Riviera Reporter
Riviera Reporter
THE FRENCH RIVIERA'S ENGLISH LANGUAGE NEWS MAGAZINE
THE FRENCH RIVIERA'S ENGLISH LANGUAGE NEWS MAGAZINE

The Riviera’s history man, Michael Nelson

Castro and StockmasterThere’s a constant flow of books about this region, ranging from dreary helpings of pastis-flavoured mush to works of genuine historical and social interest. These latter offer a rewarding task to the reviewer and I recall with pleasure Michael Nelson’s books on Queen Victoria’s visits to the Riviera and on the American connection to this area. Nelson is unusual in that he took up historical writing only when, at 60, he retired as General Manager of Reuters where he’d worked for 36 years. In his recently published Castro and Stockmaster: A Life in Reuters (UK: Matador) he looks back on that career and on his years as a born-again historian. (He’d been a pupil of A.J.P. Taylor at Oxford.)

Historian of “the Anglo Riviera”

According to the Financial Times, Nelson was “the real mastermind behind Reuters leap into electronic information services”. Business memoirs can be boring but he has avoided this by blending a basically chronological account with a shifting focus on a variety of topics. Along the way he introduces a diverse mix of personalities, from Maxwell and Murdoch to lesser-known figures such as Ronnie Waldman and Robert Escarpit. He has little use for the nisi bunkum approach towards those he writes of but presents his own considerable achievements with a well-managed modesty.

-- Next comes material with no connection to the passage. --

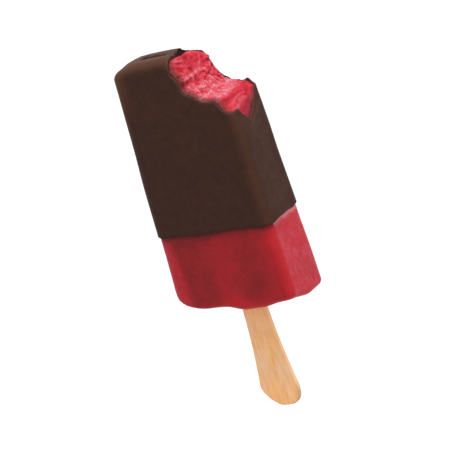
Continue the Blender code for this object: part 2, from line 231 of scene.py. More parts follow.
BITE_PITS = (
    BitePit(213.4, 0.9, 0.7, 0.7),
    BitePit(216.6, 2.4, 0.7, 0.5),
    BitePit(211.0, 5.6, 0.7, 0.5),
    BitePit(206.4, 6.6, 0.7, 0.5),
    BitePit(211.5, 8.6, 0.9, 0.7),
    BitePit(204.0, 8.8, 0.6, 0.6),
    BitePit(222.5, -8.4, 0.6, 0.7),
    BitePit(219.0, -6.0, 0.8, 0.6),
    BitePit(219.5, -2.6, 0.6, 0.5),
    BitePit(233.5, -4.0, 0.5, 0.8),
    BitePit(233.0, -1.8, 0.4, 0.5),
    BitePit(226.5, 4.2, 0.5, 0.5),
    BitePit(197.5, -7.0, 0.25, 0.7),
)
GRAINY_FROM, GRAINY_TO = 206.0, 230.0
PALE_FROM, PALE_TO = 228.5, 249.0

# Broken ice in three sizes. Rise and tone say how far its pieces stand out and how their shade
# varies, more of both where the face is grainy and in the pale band, and crest how much paler
# the high places are painted, as a highlight.
BrokenIce = namedtuple(
    "BrokenIce", "size seed rise rise_grainy rise_band tone tone_grainy tone_band crest"
)
BLOCKS = BrokenIce(4.2, 61, 0.75, -0.6, -0.6, 0.1, 0.0, 0.0, 0.0)
FLAKES = BrokenIce(1.9, 67, 0.12, 0.26, 0.0, 0.03, 0.15, 0.0, 0.2)
GRAINS = BrokenIce(0.85, 71, 0.05, 0.2, 0.08, 0.04, 0.24, 0.12, 0.1)
FACE_TONE, GRAINY_TONE, PALE_TONE, CLEAR_TONE = 0.43, 0.12, 0.38, -0.13

# The fold across the tip, the pit at its end, and the raised welt of chocolate behind it
FOLD_START_X, FOLD_END_X = -11.8, 1.0
FOLD_OPENING, FOLD_CLOSING, FOLD_FADING, FOLD_FAINTEST = 1.0, 3.0, 13.0, 0.25
FOLD_Z, FOLD_SLANT, FOLD_WAVE, FOLD_WAVE_SIZE = 3.5, 0.2, 0.2, 1.7
FOLD_HALF_WIDTH, FOLD_SINK, FOLD_SHADE = 0.5, 0.7, 0.6
FOLD_Y = (90.0, 93.0)
PIT_X, PIT_Z = -11.9, 1.4
PIT_HALF_LENGTH, PIT_HALF_WIDTH, PIT_SINK, PIT_SHADE = 1.6, 1.1, 1.2, 1.6
WELT_LEFT_X, WELT_RISE = -14.8, 0.65
WELT_START, WELT_GROWTH, WELT_LOWEST = 1.6, 8.0, 0.45
WELT_TAIL_X, WELT_TAIL = 10.0, 20.0
WELT_FRONT, WELT_BACK_Z = 0.8, (-10.0, -8.0)

# Where the chocolate of the tip broke off beside the bite, leaving a hollow painted dark as shade
BROKEN_X, BROKEN_SLANT, BROKEN_BORDER = 1.4, 0.4, 0.8
BROKEN_FRONT_Z, BROKEN_FRONT_BORDER = 6.0, 1.0
BROKEN_FAR_Z, BROKEN_FAR_FADING = (-7.0, -9.0), 0.85
BROKEN_Y = (91.0, 93.0)
BROKEN_SINK = 1.2

# A pale streak on the coat's right side, beside the notch
STREAK_START_Y, STREAK_START_Z = 65.7, 1.9
STREAK_END_Y, STREAK_END_Z = 71.5, -6.8
STREAK_HALF_WIDTH, STREAK_PALENESS = 0.6, 0.55
RIGHT_SIDE_X = (20.0, 23.0)  # from where to where the looks of the right side fade in

# How much paler the coat's edges are painted, as highlights: the long edges, the tip, beside the left
# long edge and behind
PALE_EDGE_WIDTH, PALE_LONG_EDGE, PALE_LONG_EDGE_Y = 4.5, 0.3, (60.0, 95.0)
PALE_TIP, PALE_TIP_DEPTH = 0.4, 2.5
PALE_LEFT, PALE_LEFT_X, PALE_LEFT_Y = 0.6, (-15.0, -21.0), (74.0, 92.0)
PALE_BACK, PALE_BACK_WIDTH = 0.2, 20.0
BEHIND_FOLD_SHADE, BEHIND_FOLD_X = 0.6, (-15.0, -12.0)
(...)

After retiring he got down to serious writing and in 1997 brought out War of the Black Heavens: The Battles of Western Broadcasting in the Cold War. The topic attracts me but I’ve not yet managed to get hold of the book. It was finished, by the way, in the house in Opio where the Nelsons have been spending part of the year since the early Nineties. Living here he eventually found a vocation as an historian of “the Anglo-Riviera".

Thorough research

Discovery of the RivieraIn 2001 he published Queen Victoria and the Discovery of the Riviera (reviewed in Reporter 86) which made a significant and innovative contribution to the well-tilled field of the Queen’s biography. Curiously, he now reveals, when he submitted his text for comment to Lady de Bellaigue, Registrar of the Royal Archives at Windsor, he was faced with marked disapproval: “Such was her negative reaction I could see the book might never be published.” He won out finally, though, and was pleased to be told that the present Queen “said it looked most interesting and took it to Balmoral for her summer holiday”. Seven years later there followed Americans and the Making of the Riviera (reviewed in Reporter 126). Again, a work based on much thorough research and, as I wrote at the time, “a plum cake of a book, full of tasty morsels”. One remarkable discovery in a Washington archive was that as the war ended Prince Louis II, earlier an enthusiastic schmoozer of Hitler, “vainly requested the US to annex Monaco as an American territory”.

As an old pro, Michael Nelson has a scrupulous eye for copy and, as usual, offers few nits to pick: the Bowes Lyon family name, though, acquires an unwanted final-s and in the text (though not in the index) we hear of a mysterious Colombia Journalism Review.